Pianificare lo sviluppo di servizi e prodotti digitali secondo una strategia privacy by design. Un atto dovuto, in conseguenza delle normative che regolamentano la protezione dei dati personali e l’economia digitale nelle sue diverse declinazioni, ma soprattutto una decisione che deriva dalla consapevolezza che la governance dei dati è ormai destinata ad essere parte integrante del core business aziendale in quanto elemento differenziante per la propria competitività.
Emblematico è il caso di Apple che ha fatto della privacy una leva strategica per il proprio modello di business (vedi nostri post qui, qui e qui). È un chiaro segnale di una nuova visione che si sta lentamente ma progressivamente affermando. Per attrarre nuovi clienti e mantenere la fedeltà di quelli esistenti è necessario porsi delle domande sulle questioni che ruotano attorno al tema della privacy e dare ai singoli utenti piena trasparenza e controllo sulla gestione dei propri dati.
Perché questo possa realizzarsi devono però verificarsi tutta una serie di condizioni. Non si può certo pensare che i risultati si ottengano per pura magia. Serve immaginare e progettare un’architettura dati di tipo “responsive” in grado di adattarne la gestione in funzione delle richieste dei clienti, stabilendo quindi un modello operativo ispirato al rispetto della protezione dei dati personali.

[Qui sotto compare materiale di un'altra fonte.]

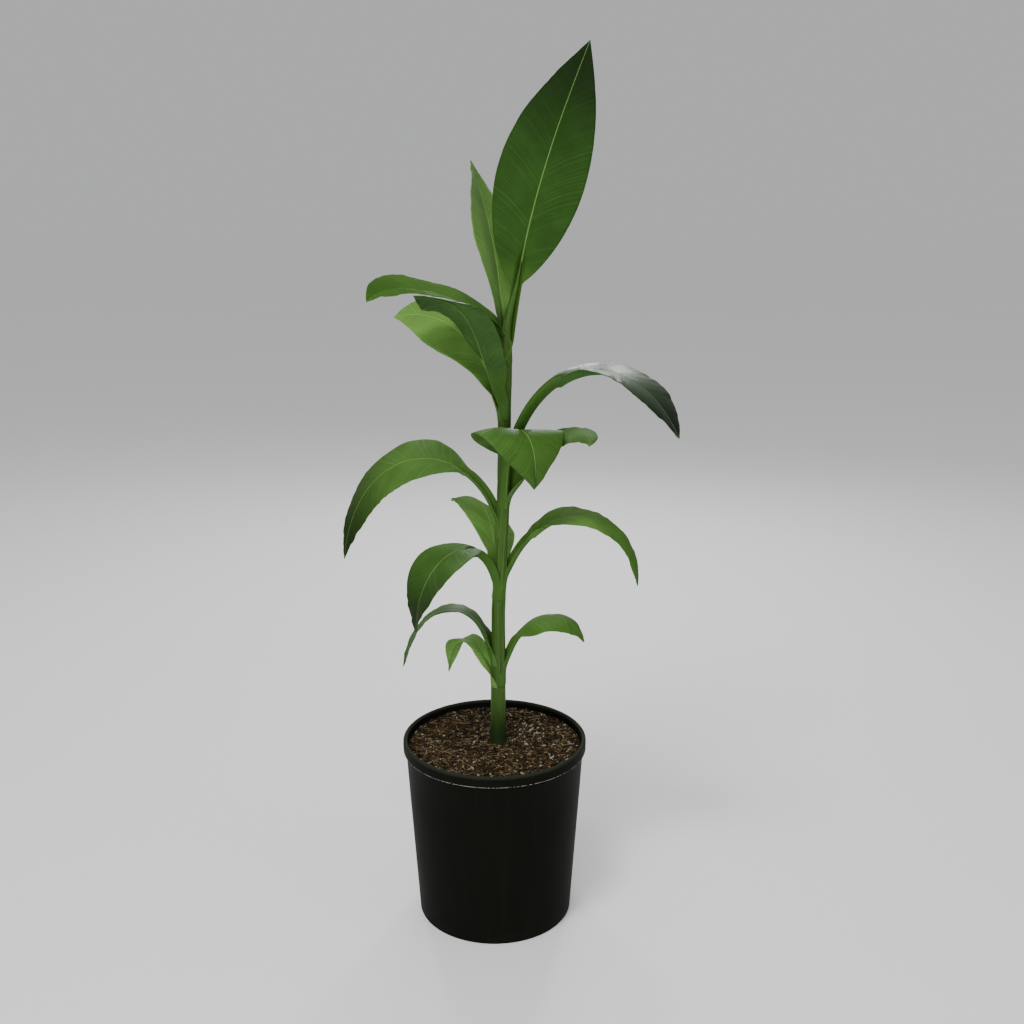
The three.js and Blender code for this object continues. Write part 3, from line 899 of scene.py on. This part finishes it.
def foot_rings(rule, ring, start, columns, steps=22):
    """The foot of a stalk below its first ring: it widens round the stem and sinks into it."""
    forward = rule.forward(np.array([start]))[0]
    heading = math.radians(rule.shape.heading)
    across = np.linspace(-1.0, 1.0, columns)
    across = np.concatenate((across, across[::-1]))
    outer = np.arange(columns * 2) >= columns
    reach = max(rule.shape.sheath, 30.0) + 12.0
    level = ring[:, 2].mean()
    rings = []
    for share in np.linspace(0.0, 1.0, steps, endpoint=False):
        drop = reach * (1.0 - share)
        run_on = ring - forward * (drop / max(forward[2], 0.5))
        height = blend(level - drop, run_on[:, 2], share)
        turn = heading + across * math.radians(blend(96.0, 58.0, share))
        keel = 0.9 + 3.6 * (1.0 - across * across)
        proud = np.where(outer, blend(-0.6, keel, share**0.7), blend(-2.2, -1.4, share))
        radius = stem_radius(height) + proud
        flat = np.stack((np.cos(turn), np.sin(turn), np.zeros_like(turn)), -1)
        hug = stem_middle(height) + flat * radius[:, None]
        rings.append(blend(hug, run_on, float(smooth_step(share, 0.0, 1.0))))
    return rings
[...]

I clienti non sono prodotti e gli utenti non possono essere trattati alla stessa stregua di comuni dispositivi IoT in quanto la relazione uomo-macchina rende implicita la raccolta di informazioni personali. La tecnologia deve essere al servizio delle persone, queste ultime devono essere messe nella condizione di poter scegliere come i loro dati vengono raccolti, usati e condivisi.
Per raggiungere questi obiettivi è necessario disporre di servizi di intelligence in grado di eseguire una mappatura dei dati che vengono trattati, determinando modalità e finalità con cui questi possono essere gestiti. Interpretare la privacy come puro esercizio di compliance è riduttivo. La sfida è riuscire a declinare il trattamento dei dati in funzione di un modello di business data driven innovativo, non più ostaggio dei regolamenti ma ispirato a un nuovo rapporto con gli utenti che diventano parte attiva e consapevole nella definizione del rapporto fornitore-consumatore.
Dare valore ai dati significa imparare a comprenderli, poterli utilizzare nelle attività di tutti i giorni nel rispetto di un patto di trasparenza concordato con i propri clienti. Investire in questo percorso crea i presupposti per poter prendere decisioni strategiche più responsabili in tutte le aree di business, dalle vendite al marketing, dalle risorse umane al finance.
Per Red Open l’approccio a un modello di business “data driven” – che identifica la privacy come parte irrinunciabile del proprio modo di essere sul mercato – prevede una strategia di Holistic Data Governance. Affrontare queste problematiche in modo non strutturato, improvvisando o semplicemente delegando all’esterno competenze chiave, nel medio e lungo periodo può essere un rischio e un disvalore competitivo.
È tempo di progettare l’innovazione digitale sostenibile: trasformare i processi, migliorare le performance, affrontando responsabilmente le questioni sollevate dalla data economy. Il cliente non è il prodotto e il prodotto non è il cliente.